Am deutlichsten verschmelzen persönliches Schicksal und nationales Trauma in einer Figur. Die "Lebende Wunde" ist bis ins Gesicht bandagiert. Südafrika wird heute so genannt, weil viele Mörder aus der Zeit der Apartheid straffrei blieben, wenn sie im Gegenzug vor der Aufklärungskommission aussagten. Aber für Ruga geht es auch um die Demütigungen, die er am eigenen Leibe erfahren hat:
"Ich wurde gezwungen, Rugby zu spielen, zu reiten und zu schießen, um meine Männlichkeit unter Beweis zu stellen. Deswegen habe ich diesen bandagierten Charakter erschaffen: Manchmal ist das Trauma so überwältigend, dass mein ganzer Körper schmerzt, so als wäre alles entzündet."
Diese bitterernsten Realitäten versteckt Ruga spielerisch hinter Humor, von Marihuana-Ländernamen bis zu Luftballon-Körpern und tuntiger Seifenoperästhetik.

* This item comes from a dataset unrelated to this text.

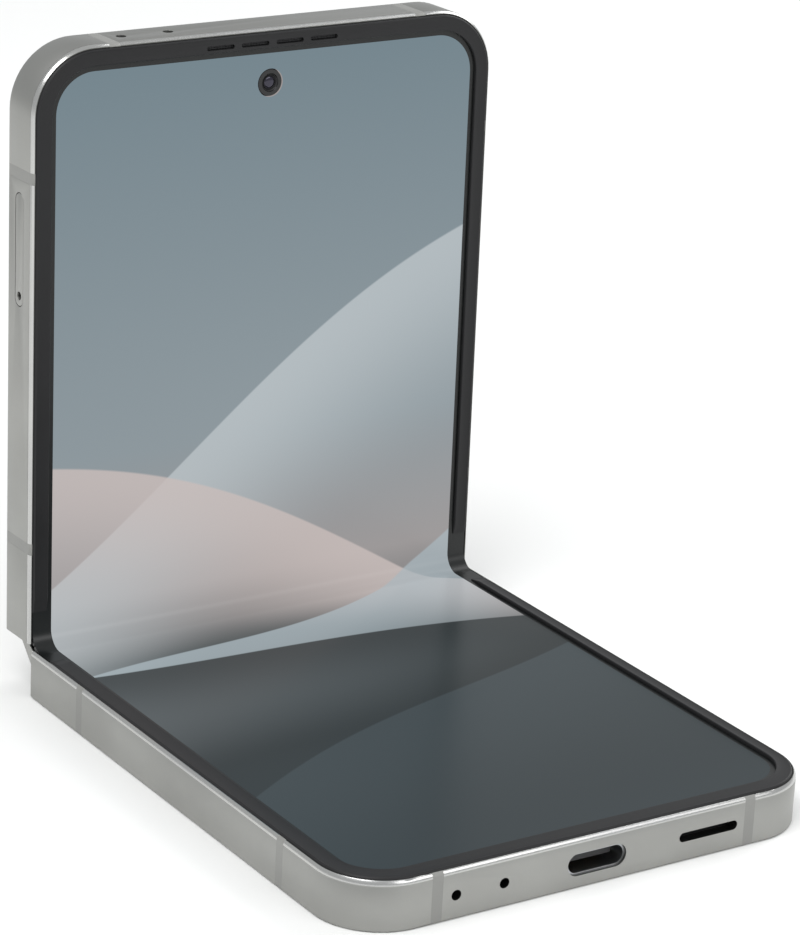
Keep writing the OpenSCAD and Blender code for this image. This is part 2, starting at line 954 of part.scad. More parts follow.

"Warum mag ich diese vielen Farben? Weil es einen erst mal zum Lächeln bringt. Und dann zum Nachdenken. 'Hier muss doch was falsch sein!' Das ist das Schöne am Schein der Utopie."
Damit meint Ruga die Regenbogennation Südafrika, die als erstes Land der Welt Diskriminierung wegen sexueller Orientierung in seiner Verfassung verbot. Mit seiner Kunst will Ruga aber vor Selbstzufriedenheit warnen.
"Wir klopfen uns auf die Schulter, weil wir glauben, wir hätten alles erreicht. Obama ist dafür ein gutes Beispiel: Wie erklären wir nach dieser Logik Trump?"
Ist es also doch noch ein weiter Weg nach Azania? Ruga widerspricht:
"Azania existiert heute, jetzt, in deinem Herzen und deiner Seele. Azania ist deine Reaktion auf Unterdrückung. Wenn jemand dir hinterherpfeift oder dich beschimpft, beschwörst du Azania herauf und es kann dir nicht mehr so viel anhaben."